Chris Armbruster wrote (in the
American Scientist Open Access Forum):
CA: "Much hope and a lot of money has been invested in institutional repositories - but, for example, in the UK the significant mandates are now research funder mandates and all the life science RCUKs have joined UK PMC. It would thus seem important and urgent that IRs reconsider their strategy and take a closer look at the idea of being a research repository or joining forces for building a national (or regional) system."
Armbruster, C and Romary, L (2009) Comparing Repository Types: Challenges and Barriers for Subject-Based Repositories, Research Repositories, National Repository Systems and Institutional Repositories in Serving Scholarly Communication
(1) It is not at all clear that the "significant mandates" are the funder mandates, especially in view of the
past year's burst in institutional mandates (UCL, Harvard, MIT, Stanford...). See
Alma Swan's latest graph of mandate growth in
ROARMAP:
Click here for Latest Growth Graph Update
(2) The ones who need to reconsider their strategy are the (few) research funders who have needlessly and counterproductively stipulated that locus of deposit should be
central rather than institutional.
(3) Institutions are the universal providers of all research output -- funded and unfunded, across all subjects, all institutions, and all nations.

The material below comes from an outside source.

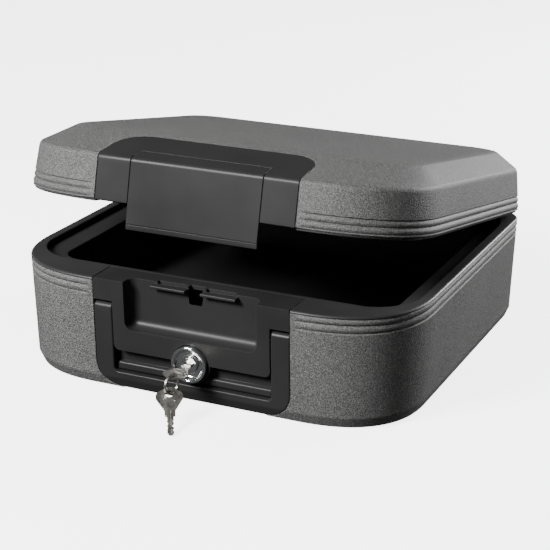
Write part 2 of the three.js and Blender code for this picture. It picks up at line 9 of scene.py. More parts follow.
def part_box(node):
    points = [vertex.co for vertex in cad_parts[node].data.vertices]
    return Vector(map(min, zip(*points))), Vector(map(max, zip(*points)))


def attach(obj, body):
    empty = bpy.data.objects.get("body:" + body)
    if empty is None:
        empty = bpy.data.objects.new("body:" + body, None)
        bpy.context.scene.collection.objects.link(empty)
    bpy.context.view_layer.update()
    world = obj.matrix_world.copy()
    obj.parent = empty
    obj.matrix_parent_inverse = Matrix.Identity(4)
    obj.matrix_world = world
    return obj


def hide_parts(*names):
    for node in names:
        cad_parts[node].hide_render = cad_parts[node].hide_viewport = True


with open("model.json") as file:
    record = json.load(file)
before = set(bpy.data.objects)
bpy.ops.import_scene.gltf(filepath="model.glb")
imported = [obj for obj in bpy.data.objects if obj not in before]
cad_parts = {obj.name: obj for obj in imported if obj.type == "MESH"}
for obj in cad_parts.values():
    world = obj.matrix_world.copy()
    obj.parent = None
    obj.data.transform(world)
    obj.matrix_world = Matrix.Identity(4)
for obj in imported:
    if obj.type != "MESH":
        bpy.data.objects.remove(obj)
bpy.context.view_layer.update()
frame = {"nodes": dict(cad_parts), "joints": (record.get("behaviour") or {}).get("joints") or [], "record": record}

MM = 0.001

# ---- sizes from the frame, in millimetres -----------------------------------------------------------


def box_mm(node):
    low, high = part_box(node)
    return low / MM, high / MM


def joint(name):
    return next(j for j in frame["joints"] if j["name"] == name)


LINER_LOW, LINER_HIGH = box_mm("base_inner_liner")
PANEL_HIGH = box_mm("base_front_panel")[1]
HANDLE_LOW, HANDLE_HIGH = box_mm("carry_handle")
BEZEL_LOW, BEZEL_HIGH = box_mm("lock_bezel")
PLUG_LOW, PLUG_HIGH = box_mm("lock_plug")

HALF_W = LINER_HIGH.x
FRONT = LINER_LOW.y
BACK = LINER_HIGH.y
RIM = LINER_HIGH.z
SHELL_TOP = RIM - 2.7
GAP = 0.35                             # between neighbouring pieces
PANEL_HALF = HANDLE_HIGH.x + 0.1       # half the width of the window in the base shell
HINGE = Vector(joint("lid_hinge")["pos_m"]) / MM
AJAR = -joint("lid_hinge")["range_deg"][0]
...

(4) Institutions have a vested interest in hosting, monitoring, showcasing and archiving their own research output.
(5) OAI-compliant Repositories are all interoperable.
(6) Either funders or institutions can in principle stipulate any locus of deposit for a mandate, either institutional or central.
(7) But mandates are still growing too slowly, and one big reason is that
no one wants to do -- or mandate -- multiple deposit.
(8) There are potentially multiple, diverse and divergent central loci for any piece of research output: subject collections, national collections, funder collections, multidisciplinary collections, etc.
(9) The metadata and/or full-text deposits of any OAI-compliant repository can be harvested, exported or imported to any OAI-compliant repository.
(10) The natural, economical, rational and systematic solution (one-to-many, unitary-local -- multiple-distal) is for all researchers to deposit
locally, in their own institional repository -- and for distal central collections to harvest, import or export -- not the reverse (many-to-one, distal to local, willy-nilly, with institutions having to back-harvest their very own output from here, there and everywhere!), or both, or neither.
(11) The only thing that stands in the way of that optimal solution -- whereby institutional and funder mandates can collaborate, converge, and mutually reinforce one another instead of diverging and competing -- is the arbitrary and ill-thought-through requirement by some funders (but by no means all) to deposit centrally instead of institutionally.
(12) This obstacle is neither a functional one (it has nothing
whatsoever to do with the relative functionality of institutional and central repositories -- they are interoperable and equipotent in every respect) nor a "cultural" one (since self-archiving culture is still very new and all too rare): the problem is simply the needless adoption of arbitrary and ill-thought-out locus-of-deposit requirements by some of the initial funders.
(13) The solution is to fix the funder locus-of-deposit specs, not to switch to central locus of deposit.
(14) Prediction: The notion of a "central repository" -- new as it is -- is already obsolescent: Is Google a "central repository" or merely a harvester of local content?